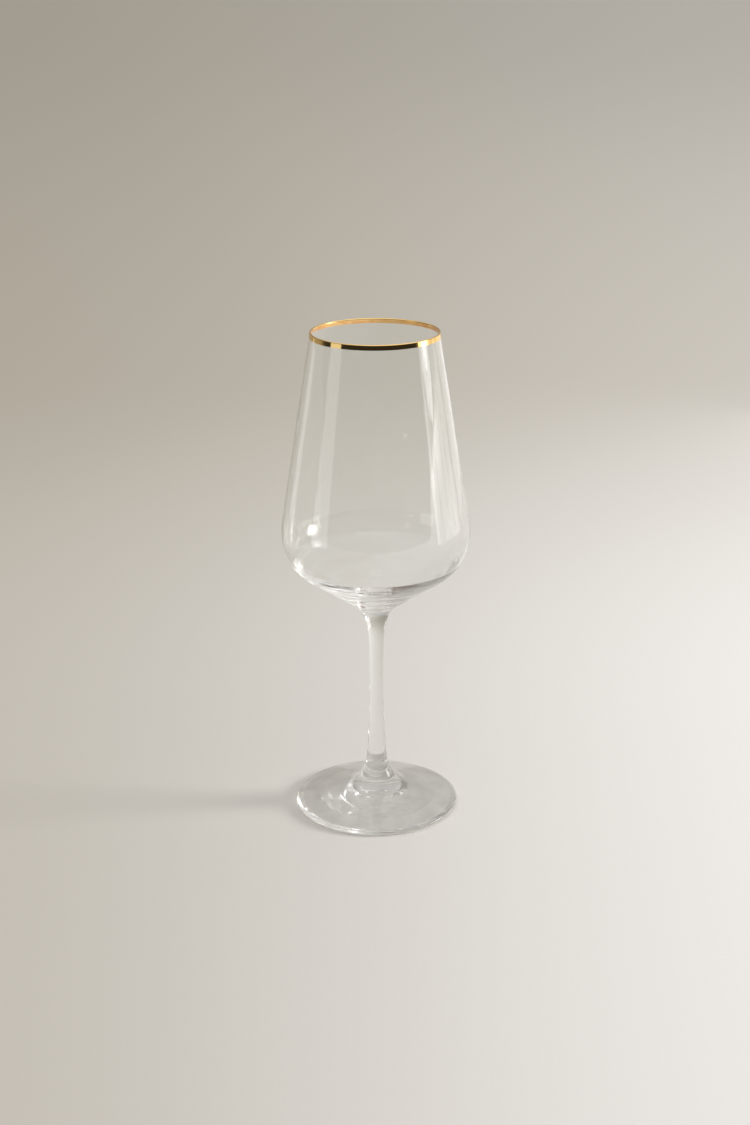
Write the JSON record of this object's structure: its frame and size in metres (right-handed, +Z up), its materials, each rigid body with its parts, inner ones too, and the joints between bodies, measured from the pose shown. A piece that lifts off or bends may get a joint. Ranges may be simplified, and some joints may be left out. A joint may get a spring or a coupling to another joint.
{
  "type": "stemmed wine glass",
  "caption": "Clear stemmed wine glass: tapered bowl with a round belly and conical base, slim solid stem, round foot, and a thin gold band over the lip.",
  "frame": {"origin": "centre of the plane the foot rests on", "axes": "+Z up along the stem, out of the bowl's mouth; the glass is round about Z, so X and Y are free"},
  "size_m": [0.0852, 0.0852, 0.2251],
  "materials": {
    "clear_glass": "clear, smooth, fire polished",
    "gold_band": "bright fired gold, polished"
  },
  "bodies": {
    "root": {"bowl": "clear_glass", "stem": "clear_glass", "foot": "clear_glass", "gold_rim": "gold_band"}
  },
  "joints": []
}
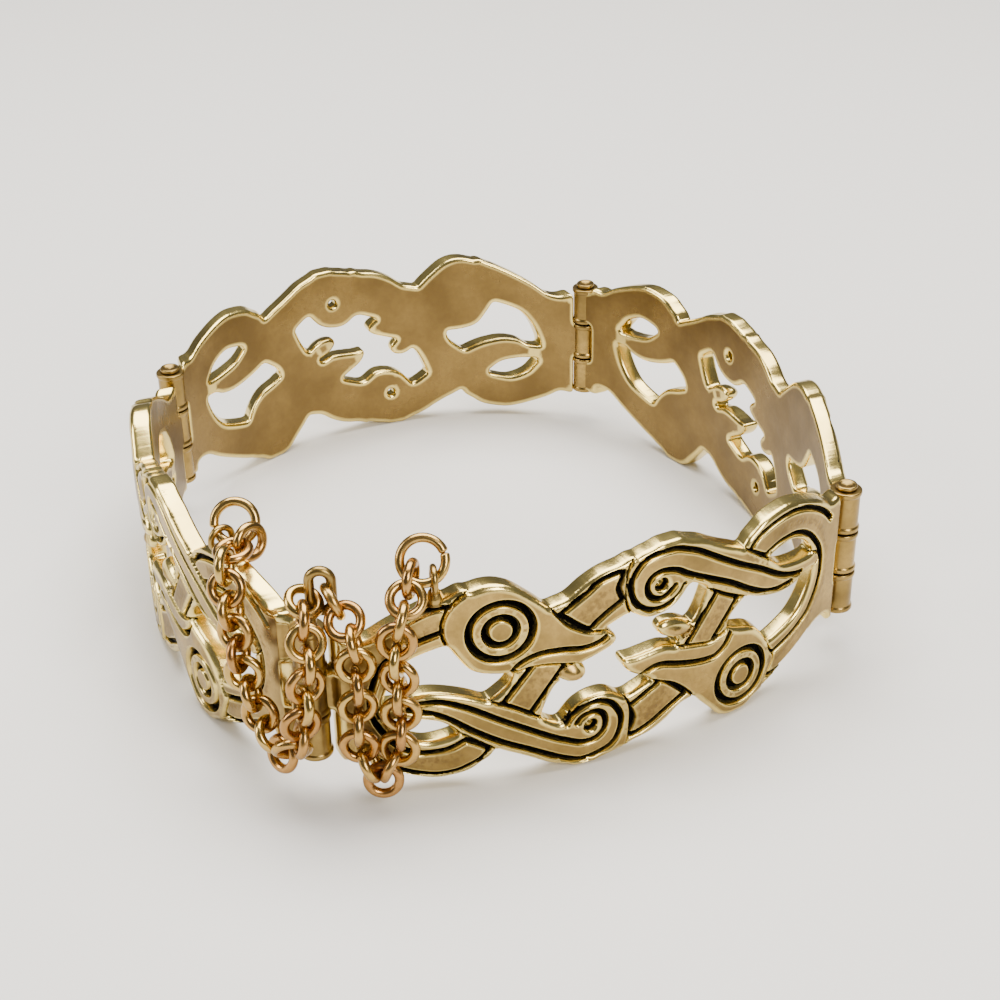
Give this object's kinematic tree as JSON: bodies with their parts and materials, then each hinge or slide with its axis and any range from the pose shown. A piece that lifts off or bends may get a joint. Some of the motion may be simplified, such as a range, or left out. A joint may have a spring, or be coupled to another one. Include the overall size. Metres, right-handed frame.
{
  "type": "arm ring",
  "caption": "Hinged arm ring of curved, pierced plaques with interlaced bird heads and spirals, closed by a loop-headed clasp pin on two short safety chains.",
  "frame": {"origin": "middle of the ring's footprint, at the level it lies on", "axes": "+Z along the arm that the ring goes round; the clasp with its chains is at the front left, towards -Y"},
  "size_m": [0.0597, 0.0665, 0.0207],
  "materials": {
    "bronze": "antique, dark in the grooves",
    "chain_bronze": "antique, coppery"
  },
  "bodies": {
    "front_right": {"plaque_front_right": "bronze", "clasp_pin": "bronze", "jump_ring_right": "chain_bronze", "chain_right": "chain_bronze", "hinge_pin_right": "bronze"},
    "back_right": {"plaque_back_right": "bronze", "hinge_pin_back": "bronze"},
    "back_left": {"plaque_back_left": "bronze", "hinge_pin_left": "bronze"},
    "front_left": {"plaque_front_left": "bronze", "jump_ring_left": "chain_bronze", "chain_left": "chain_bronze"}
  },
  "joints": [
    {"name": "right_hinge", "type": "hinge", "parent": "front_right", "child": "back_right", "pos_m": [0.02856, -0.01042, 0.0089], "axis": [0, 0, 1], "range_deg": [-11.5, 5.5]},
    {"name": "back_hinge", "type": "hinge", "parent": "back_right", "child": "back_left", "pos_m": [0.01, 0.03051, 0.0089], "axis": [0, 0, 1], "range_deg": [-6.5, 13]},
    {"name": "left_hinge", "type": "hinge", "parent": "back_left", "child": "front_left", "pos_m": [-0.02837, 0.01307, 0.0089], "axis": [0, 0, 1], "range_deg": [-13, 6.5]}
  ],
  "couplings": [
    {"joint": "back_hinge", "follows": "right_hinge", "ratio": -1.067},
    {"joint": "left_hinge", "follows": "right_hinge", "ratio": 1.08}
  ]
}
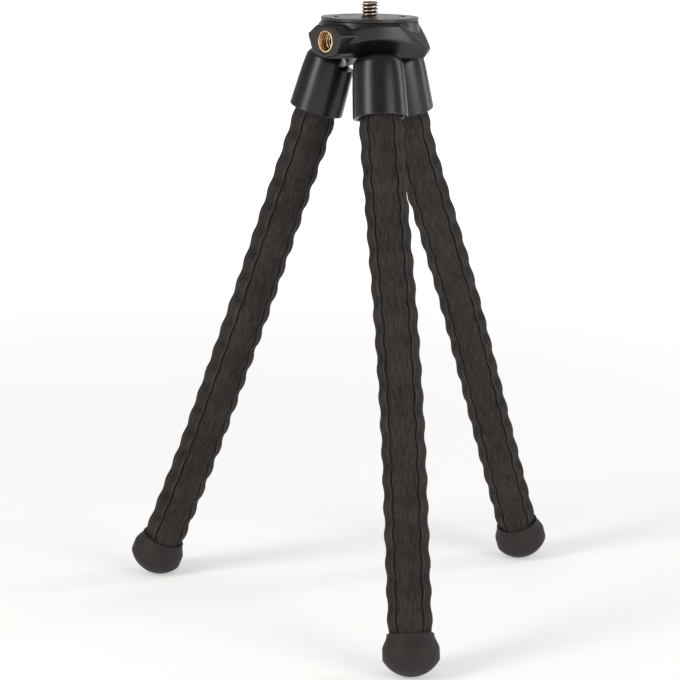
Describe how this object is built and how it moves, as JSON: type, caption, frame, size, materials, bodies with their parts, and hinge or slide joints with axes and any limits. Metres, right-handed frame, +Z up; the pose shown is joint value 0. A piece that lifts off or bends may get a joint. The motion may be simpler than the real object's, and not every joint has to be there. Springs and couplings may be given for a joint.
{
  "type": "flexible leg tripod",
  "caption": "Small camera tripod: a lobed hub with a threaded camera stud, and hinged legs of bendable wavy rubber on domed feet.",
  "frame": {"origin": "middle of the platform's top face, where the camera stud comes out", "axes": "+Z up along the camera stud, -Y towards the front leg, the threaded side insert faces -X and -Y at 60 degrees from the front leg"},
  "size_m": [0.17, 0.1567, 0.2291],
  "materials": {
    "hub_plastic": "satin",
    "platform_plastic": "satin",
    "socket_plastic": "satin",
    "sleeve_rubber": "matte",
    "foot_rubber": "matte",
    "stud_steel": "polished",
    "insert_brass": "polished",
    "hinge_steel": "satin",
    "core_wire": "satin"
  },
  "bodies": {
    "hub": {"hub_body": "hub_plastic", "platform_disc": "platform_plastic", "camera_stud": "stud_steel", "side_insert": "insert_brass", "hinge_spider": "hinge_steel", "spider_screw": "hinge_steel"},
    "front_socket_end": {"front_socket": "socket_plastic", "front_hinge_fork": "hinge_steel", "front_hinge_pin": "hinge_steel", "front_sleeve_0": "sleeve_rubber", "front_core_0": "core_wire"},
    "front_section_1": {"front_sleeve_1": "sleeve_rubber", "front_core_1": "core_wire"},
    "front_section_2": {"front_sleeve_2": "sleeve_rubber", "front_core_2": "core_wire"},
    "front_section_3": {"front_sleeve_3": "sleeve_rubber", "front_core_3": "core_wire"},
    "front_section_4": {"front_sleeve_4": "sleeve_rubber", "front_core_4": "core_wire"},
    "front_section_5": {"front_sleeve_5": "sleeve_rubber", "front_core_5": "core_wire", "front_foot": "foot_rubber"},
    "right_socket_end": {"right_socket": "socket_plastic", "right_hinge_fork": "hinge_steel", "right_hinge_pin": "hinge_steel", "right_sleeve_0": "sleeve_rubber", "right_core_0": "core_wire"},
    "right_section_1": {"right_sleeve_1": "sleeve_rubber", "right_core_1": "core_wire"},
    "right_section_2": {"right_sleeve_2": "sleeve_rubber", "right_core_2": "core_wire"},
    "right_section_3": {"right_sleeve_3": "sleeve_rubber", "right_core_3": "core_wire"},
    "right_section_4": {"right_sleeve_4": "sleeve_rubber", "right_core_4": "core_wire"},
    "right_section_5": {"right_sleeve_5": "sleeve_rubber", "right_core_5": "core_wire", "right_foot": "foot_rubber"},
    "left_socket_end": {"left_socket": "socket_plastic", "left_hinge_fork": "hinge_steel", "left_hinge_pin": "hinge_steel", "left_sleeve_0": "sleeve_rubber", "left_core_0": "core_wire"},
    "left_section_1": {"left_sleeve_1": "sleeve_rubber", "left_core_1": "core_wire"},
    "left_section_2": {"left_sleeve_2": "sleeve_rubber", "left_core_2": "core_wire"},
    "left_section_3": {"left_sleeve_3": "sleeve_rubber", "left_core_3": "core_wire"},
    "left_section_4": {"left_sleeve_4": "sleeve_rubber", "left_core_4": "core_wire"},
    "left_section_5": {"left_sleeve_5": "sleeve_rubber", "left_core_5": "core_wire", "left_foot": "foot_rubber"}
  },
  "joints": [
    {"name": "front_hinge", "type": "hinge", "parent": "hub", "child": "front_socket_end", "pos_m": [0, -0.0092, -0.0166], "axis": [-1, 0, 0], "range_deg": [-15.8, 0.7]},
    {"name": "front_bend_1_in_out", "type": "hinge", "parent": "front_socket_end", "child": "front_section_1", "pos_m": [0, -0.02306, -0.04464], "axis": [1, 0, 0], "range_deg": [-31.8, 48.2]},
    {"name": "front_bend_2_sideways", "type": "hinge", "parent": "front_section_1", "child": "front_section_2", "pos_m": [0, -0.03495, -0.07136], "axis": [0, -0.9135, 0.4067], "range_deg": [-40.2, 39.8]},
    {"name": "front_bend_3_in_out", "type": "hinge", "parent": "front_section_2", "child": "front_section_3", "pos_m": [0.00014, -0.05082, -0.10698], "axis": [-1, -0.0014, -0.0032], "range_deg": [-34.6, 45.4]},
    {"name": "front_bend_4_sideways", "type": "hinge", "parent": "front_section_3", "child": "front_section_4", "pos_m": [0.00027, -0.06326, -0.14395], "axis": [0.0003, -0.9478, 0.319], "range_deg": [-38.4, 41.6]},
    {"name": "front_bend_5_in_out", "type": "hinge", "parent": "front_section_4", "child": "front_section_5", "pos_m": [-0.00068, -0.07569, -0.1809], "axis": [-0.9997, 0.0075, 0.0233], "range_deg": [-40.6, 39.4]},
    {"name": "right_hinge", "type": "hinge", "parent": "hub", "child": "right_socket_end", "pos_m": [0.00797, 0.0046, -0.0166], "axis": [0.5, -0.866, 0], "range_deg": [-12.9, 3.6]},
    {"name": "right_bend_1_in_out", "type": "hinge", "parent": "right_socket_end", "child": "right_section_1", "pos_m": [0.01872, 0.01081, -0.0453], "axis": [-0.5, 0.866, 0], "range_deg": [-29.8, 50.2]},
    {"name": "right_bend_2_sideways", "type": "hinge", "parent": "right_section_1", "child": "right_section_2", "pos_m": [0.02866, 0.01655, -0.07221], "axis": [0.7966, 0.4599, 0.3923], "range_deg": [-40.5, 39.5]},
    {"name": "right_bend_3_in_out", "type": "hinge", "parent": "right_section_2", "child": "right_section_3", "pos_m": [0.04174, 0.02449, -0.10808], "axis": [0.5029, -0.8643, -0.008], "range_deg": [-37.2, 42.8]},
    {"name": "right_bend_4_sideways", "type": "hinge", "parent": "right_section_3", "child": "right_section_4", "pos_m": [0.05329, 0.03155, -0.14465], "axis": [0.812, 0.4693, 0.3469], "range_deg": [-40, 40]},
    {"name": "right_bend_5_in_out", "type": "hinge", "parent": "right_section_4", "child": "right_section_5", "pos_m": [0.06484, 0.03861, -0.18123], "axis": [0.5029, -0.8643, -0.008], "range_deg": [-40.6, 39.4]},
    {"name": "left_hinge", "type": "hinge", "parent": "hub", "child": "left_socket_end", "pos_m": [-0.00797, 0.0046, -0.0166], "axis": [0.5, 0.866, 0], "range_deg": [-16.4, 0.1]},
    {"name": "left_bend_1_in_out", "type": "hinge", "parent": "left_socket_end", "child": "left_section_1", "pos_m": [-0.02022, 0.01167, -0.04449], "axis": [-0.5, -0.866, 0], "range_deg": [-36.8, 43.2]},
    {"name": "left_bend_2_sideways", "type": "hinge", "parent": "left_section_1", "child": "left_section_2", "pos_m": [-0.02872, 0.01658, -0.07204], "axis": [-0.8158, 0.471, 0.3355], "range_deg": [-37.4, 42.6]},
    {"name": "left_bend_3_in_out", "type": "hinge", "parent": "left_section_2", "child": "left_section_3", "pos_m": [-0.03915, 0.02465, -0.10875], "axis": [0.5127, 0.8575, 0.0427], "range_deg": [-41, 39]},
    {"name": "left_bend_4_sideways", "type": "hinge", "parent": "left_section_3", "child": "left_section_4", "pos_m": [-0.05014, 0.03303, -0.14522], "axis": [-0.8111, 0.4673, 0.3518], "range_deg": [-41.3, 38.7]},
    {"name": "left_bend_5_in_out", "type": "hinge", "parent": "left_section_4", "child": "left_section_5", "pos_m": [-0.06158, 0.04066, -0.18171], "axis": [0.5061, 0.8622, 0.0215], "range_deg": [-42.5, 37.5]}
  ]
}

= = =

Task description: Copy every line of the listing that includes the string "each".

Answer to this task:
Write the JSON record of this object's structure: its frame and size in metres (right-handed, +Z up), its materials, each rigid body with its parts, inner ones too, and the joints between bodies, measured from the pose shown. A piece that lifts off or bends may get a joint. Ranges may be simplified, and some joints may be left out. A joint may get a spring or a coupling to another joint.
Give this object's kinematic tree as JSON: bodies with their parts and materials, then each hinge or slide with its axis and any range from the pose shown. A piece that lifts off or bends may get a joint. Some of the motion may be simplified, such as a range, or left out. A joint may have a spring, or be coupled to another one. Include the overall size. Metres, right-handed frame.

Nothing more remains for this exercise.